Il faut garder à l’esprit que les jeunes sont de plus en plus réfractaires à une transmission du savoir de type patriarcal. Désormais habitués à expérimenter et mener leurs propres réflexions, ne sont-ils pas conscients de la non-légitimité que nous leur imposons ? Car en fait, n’y a-t-il pas mystification si je fais croire aux enfants que le fait d’enlever sa casquette pour manger est un réelle nécessité ? N’y a-t-il pas abus de confiance et de statut ?
Pourtant, je comprend que nos pratiques ne sont pas motivées par de mauvaises intentions. Mais dans ce cas, si le fond est bon, ne pouvons-nous pas y ajouter un instant de réflexion afin d’en dégager la pertinence, la cohérence et les raisons ?
Nous pourrions alors conserver nos méthodes et pratiques utiles, censées et éducatives afin de permettre aux enfants de s’intégrer dans notre société. Et éliminer nos habitudes surannées, gratuites, inutiles afin de permettre à notre société d’évoluer et de s’adapter à sa nouvelle génération. Le centre de vacances prendra alors toute la mesure de son rôle d’intégrateur social.
Il y a encore des années, il ne fallait pas boire plus de deux verres d’eau à table. Habitude ? Nécessité ? Heureusement, aujourd’hui les enfants boivent à leur convenance pendant les moments de repas.
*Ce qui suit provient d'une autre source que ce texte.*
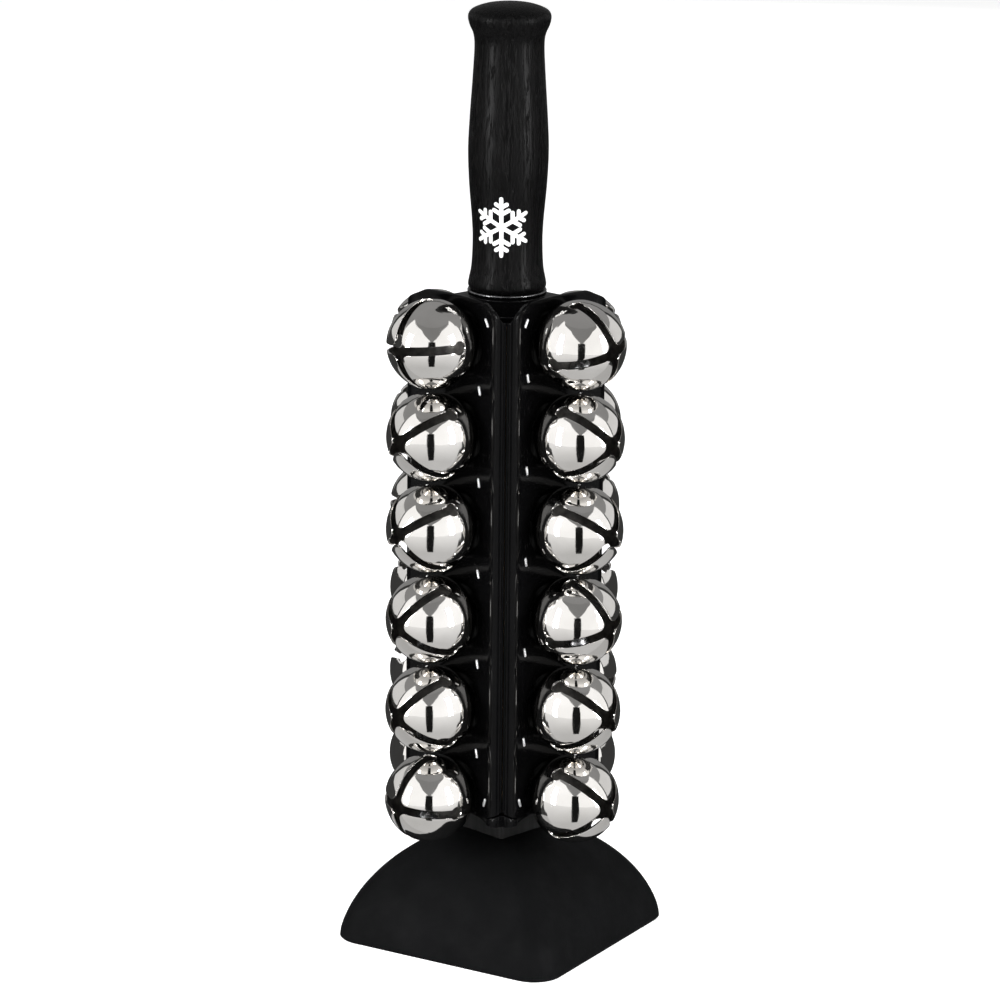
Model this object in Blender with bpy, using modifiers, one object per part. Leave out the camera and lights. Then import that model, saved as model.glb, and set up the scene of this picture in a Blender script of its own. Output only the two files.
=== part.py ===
"""Free-standing hand sleigh bells: a turned wooden handle on a square column of four trough-shaped
panels, each with a column of six round jingle bells, standing on a domed rubber foot.

Metres, +Z up. The origin is the middle of the foot's underside. The column's faces look along -Y
(front), +X (right), +Y (back) and -X (left); the foot is turned a little against them.
"""

import math

import bmesh
import bpy
from mathutils import Matrix

MM = 0.001
GAP = 0.3 * MM  # kept between pieces that touch

# Bells
BELLS_PER_SIDE = 6
BELL_RADIUS = 16.0 * MM
BELL_WALL = 0.9 * MM
BELL_OUT = 38.4 * MM  # from the column's axis to a bell's centre
LOWEST_BELL_Z = 60.0 * MM
BELL_PITCH = 34.3 * MM  # on the front and right sides
REAR_BELL_PITCH = 32.7 * MM  # on the back and left sides, whose bells sit closer together
SLOT_WIDTH = 3.2 * MM
KEYHOLE_RADIUS = 2.9 * MM
KEYHOLE_BACK = 1.2 * MM  # how far in front of the bell's middle the keyholes' centres are
CROSSING_REACH = 3.3 * MM  # from the bell's axis to each petal's blunt tip
STEM_RADIUS = 1.5 * MM
STEM_TAIL_RADIUS = 3.0 * MM
STEM_TAIL_THICK = 1.2 * MM
PELLET_RADIUS = 4.5 * MM
PELLET_LIFT = 1.6 * MM  # clear of the faceted wall that it lies on
BELL_FACETS = (8, 6)  # round the bell, and from front to back

# Each side's bells from the top down: the turn of the cross of slots, in degrees.
SLOT_TURNS = {
    "front": (5, 41, 37, 55, 53, 83),
    "right": (16, 43, 52, 19, 44, 41),
    "back": (48, 12, 39, 50, 7, 35),
    "left": (38, 51, 8, 42, 30, 58),
}

# Column of four trough panels
CORNER_REACH = 36.0 * MM  # from the axis to the corner ridge
RIDGE_HALF_WIDTH = 4.2 * MM
GROOVE_HALF_WIDTH = 1.0 * MM
GROOVE_DEPTH = 1.4 * MM
TROUGH_RADIUS = 71.0 * MM
TROUGH_BOTTOM = 24.8 * MM  # from the axis to the trough's deepest line
TROUGH_HALF_SPAN = 21.0 * MM
TROUGH_STEPS = 6
PANEL_WALL = 5.0 * MM
LIP_THICK = 1.5 * MM  # of the panel's rim round the top cap
LIP_NARROWING = 1.2 * MM  # of the trough at the rim's inner side
WALL_NARROWING = 4.0 * MM  # of the trough at the panel's inner side
POCKET_RADIUS = 11.6 * MM  # at the trough's surface
POCKET_FLOOR_RADIUS = 6.0 * MM
POCKET_FLOOR = 21.2 * MM  # from the axis
PANEL_TOP_Z = 247.4 * MM
PANEL_BOTTOM_Z = 53.5 * MM
CORNER_DROP = 6.0 * MM  # how far the top edge falls, and the lower edge rises, at a corner
CORNER_FALL = 2.5 * MM  # how quickly it does so
COLLAR_Z = 245.2 * MM  # where the cap meets the collar
CAP_CORNER_Z = 241.3 * MM
CAP_BOTTOM_Z = 239.5 * MM

# Plates, post and foot
TENON_RADIUS = 9.0 * MM
TENON_BOTTOM_Z = 200.0 * MM
POST_HALF_WIDTH = 11.5 * MM
PLATE_BOTTOM_Z = 51.3 * MM
PLATE_RISE = 0.72  # of its corners, against the panels'
PLATE_INSET = 2.4 * MM  # of its sides from the panels', to clear the lowest bells
COLLAR_RADIUS = 14.5 * MM
COLLAR_THICK = 0.9 * MM
FOOT_HALF_WIDTH = 47.0 * MM
FOOT_CORNER_RADIUS = 11.0 * MM
FOOT_TURN = math.radians(14)
FOOT_DOME_HEIGHT = 42.5 * MM
FOOT_SEAT_Z = 39.7 * MM
FOOT_DOME_POWER = 1.6
FOOT_RINGS = 9
SCREW_RADIUS = 3.0 * MM
SCREW_HEAD_RADIUS = 5.5 * MM
SCREW_HEAD_THICK = 3.2 * MM
SCREW_LENGTH = 52.0 * MM
SOCKET_RADIUS = 2.5 * MM
WASHER_RADIUS = 9.0 * MM
WASHER_THICK = 1.5 * MM
RECESS_RADIUS = 10.5 * MM
RECESS_DEPTH = 9.0 * MM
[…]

Cette modification a été possible parce que des éducateurs se sont interrogés sur la justification de leurs actes, se sont remis en question.
Et si nous nous arrêtions un instant pour faire le point sur nos pratiques ? Interrogeons nous sur la pertinence de ce que nous mettons en place. Gardons à l’esprit que nos habitudes ne sont pas forcément légitimées pas le nombre d’années qu’elles ont traversé. Continuons à nous demander : « Pourquoi ? »
Valérie Michaud, les Cahiers de l’Animation n°32, CEMEA, 4ème trimestre 2000.